Problem requirements: Repeat, exactly as written, every line from the one holding "zip(*points))), Vector(map(max, zip(*points)))" through the one holding "bpy.context.scene.collection.objects.link(empty)". Leave out all other lines.

Begin

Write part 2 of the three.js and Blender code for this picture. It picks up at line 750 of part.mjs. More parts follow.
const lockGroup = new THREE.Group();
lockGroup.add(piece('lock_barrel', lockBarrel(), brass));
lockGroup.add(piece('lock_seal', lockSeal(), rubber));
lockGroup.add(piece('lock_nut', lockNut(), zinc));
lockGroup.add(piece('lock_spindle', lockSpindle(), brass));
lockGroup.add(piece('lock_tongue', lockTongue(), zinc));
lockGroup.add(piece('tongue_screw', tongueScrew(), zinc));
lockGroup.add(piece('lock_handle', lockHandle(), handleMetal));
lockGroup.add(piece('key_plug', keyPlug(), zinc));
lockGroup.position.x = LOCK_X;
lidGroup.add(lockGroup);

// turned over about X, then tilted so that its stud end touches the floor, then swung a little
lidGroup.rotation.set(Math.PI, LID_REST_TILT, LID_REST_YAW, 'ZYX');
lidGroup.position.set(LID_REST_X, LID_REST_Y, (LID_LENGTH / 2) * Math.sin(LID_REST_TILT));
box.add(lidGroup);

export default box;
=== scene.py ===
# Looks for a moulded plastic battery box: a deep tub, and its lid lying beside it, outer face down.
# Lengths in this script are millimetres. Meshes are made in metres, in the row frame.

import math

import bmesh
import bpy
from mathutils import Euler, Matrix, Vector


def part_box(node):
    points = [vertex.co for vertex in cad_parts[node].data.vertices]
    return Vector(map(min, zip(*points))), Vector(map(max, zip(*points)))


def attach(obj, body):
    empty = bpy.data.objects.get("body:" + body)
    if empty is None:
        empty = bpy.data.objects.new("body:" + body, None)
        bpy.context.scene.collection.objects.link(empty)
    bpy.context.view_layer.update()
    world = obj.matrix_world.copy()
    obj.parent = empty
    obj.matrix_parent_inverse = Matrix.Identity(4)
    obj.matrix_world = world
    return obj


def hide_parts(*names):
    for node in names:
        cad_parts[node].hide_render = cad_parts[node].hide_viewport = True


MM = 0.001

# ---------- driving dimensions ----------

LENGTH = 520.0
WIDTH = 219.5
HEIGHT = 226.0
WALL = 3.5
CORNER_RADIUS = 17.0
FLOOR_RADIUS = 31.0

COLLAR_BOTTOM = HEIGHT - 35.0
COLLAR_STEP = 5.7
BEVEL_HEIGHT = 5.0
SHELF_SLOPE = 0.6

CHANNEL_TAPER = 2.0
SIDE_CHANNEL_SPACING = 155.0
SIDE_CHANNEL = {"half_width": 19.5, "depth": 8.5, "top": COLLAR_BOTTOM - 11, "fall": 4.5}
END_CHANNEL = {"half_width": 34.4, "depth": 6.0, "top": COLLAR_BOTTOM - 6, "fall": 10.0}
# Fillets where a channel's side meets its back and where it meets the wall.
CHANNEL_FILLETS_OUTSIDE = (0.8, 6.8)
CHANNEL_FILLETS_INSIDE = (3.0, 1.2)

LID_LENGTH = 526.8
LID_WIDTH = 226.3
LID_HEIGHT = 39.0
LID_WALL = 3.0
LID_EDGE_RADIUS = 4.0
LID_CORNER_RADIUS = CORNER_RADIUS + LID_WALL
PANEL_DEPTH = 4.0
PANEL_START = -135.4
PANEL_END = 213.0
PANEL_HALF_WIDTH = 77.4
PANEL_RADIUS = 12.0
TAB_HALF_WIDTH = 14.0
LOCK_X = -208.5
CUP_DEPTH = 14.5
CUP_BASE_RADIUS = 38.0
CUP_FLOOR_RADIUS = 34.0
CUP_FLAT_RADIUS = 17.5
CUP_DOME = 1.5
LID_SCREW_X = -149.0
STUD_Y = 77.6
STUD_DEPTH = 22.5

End
Begin

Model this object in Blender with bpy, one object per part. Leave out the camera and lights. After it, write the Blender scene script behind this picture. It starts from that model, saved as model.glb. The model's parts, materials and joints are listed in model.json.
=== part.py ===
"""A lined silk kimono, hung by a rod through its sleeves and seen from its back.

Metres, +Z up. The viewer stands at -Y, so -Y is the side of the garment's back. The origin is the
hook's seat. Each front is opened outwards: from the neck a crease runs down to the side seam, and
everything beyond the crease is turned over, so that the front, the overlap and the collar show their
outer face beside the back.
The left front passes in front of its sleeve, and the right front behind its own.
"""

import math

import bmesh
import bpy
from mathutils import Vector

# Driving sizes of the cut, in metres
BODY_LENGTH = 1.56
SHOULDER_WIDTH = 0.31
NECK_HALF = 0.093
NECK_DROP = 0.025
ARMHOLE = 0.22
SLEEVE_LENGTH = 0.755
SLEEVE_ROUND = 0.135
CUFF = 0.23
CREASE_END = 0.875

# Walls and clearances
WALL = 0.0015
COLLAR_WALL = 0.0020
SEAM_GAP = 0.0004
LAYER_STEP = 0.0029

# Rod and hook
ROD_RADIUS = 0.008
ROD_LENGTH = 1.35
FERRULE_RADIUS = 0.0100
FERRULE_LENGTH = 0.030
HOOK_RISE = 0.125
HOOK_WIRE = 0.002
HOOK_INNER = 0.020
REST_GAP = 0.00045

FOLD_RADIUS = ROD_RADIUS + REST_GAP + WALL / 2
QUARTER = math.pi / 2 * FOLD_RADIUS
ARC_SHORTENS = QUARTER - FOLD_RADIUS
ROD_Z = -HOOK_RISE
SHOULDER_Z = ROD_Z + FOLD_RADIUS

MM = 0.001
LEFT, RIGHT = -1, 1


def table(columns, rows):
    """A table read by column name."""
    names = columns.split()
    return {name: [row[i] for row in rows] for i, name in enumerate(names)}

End

The reply:
    return Vector(map(min, zip(*points))), Vector(map(max, zip(*points)))


def attach(obj, body):
    empty = bpy.data.objects.get("body:" + body)
    if empty is None:
        empty = bpy.data.objects.new("body:" + body, None)
        bpy.context.scene.collection.objects.link(empty)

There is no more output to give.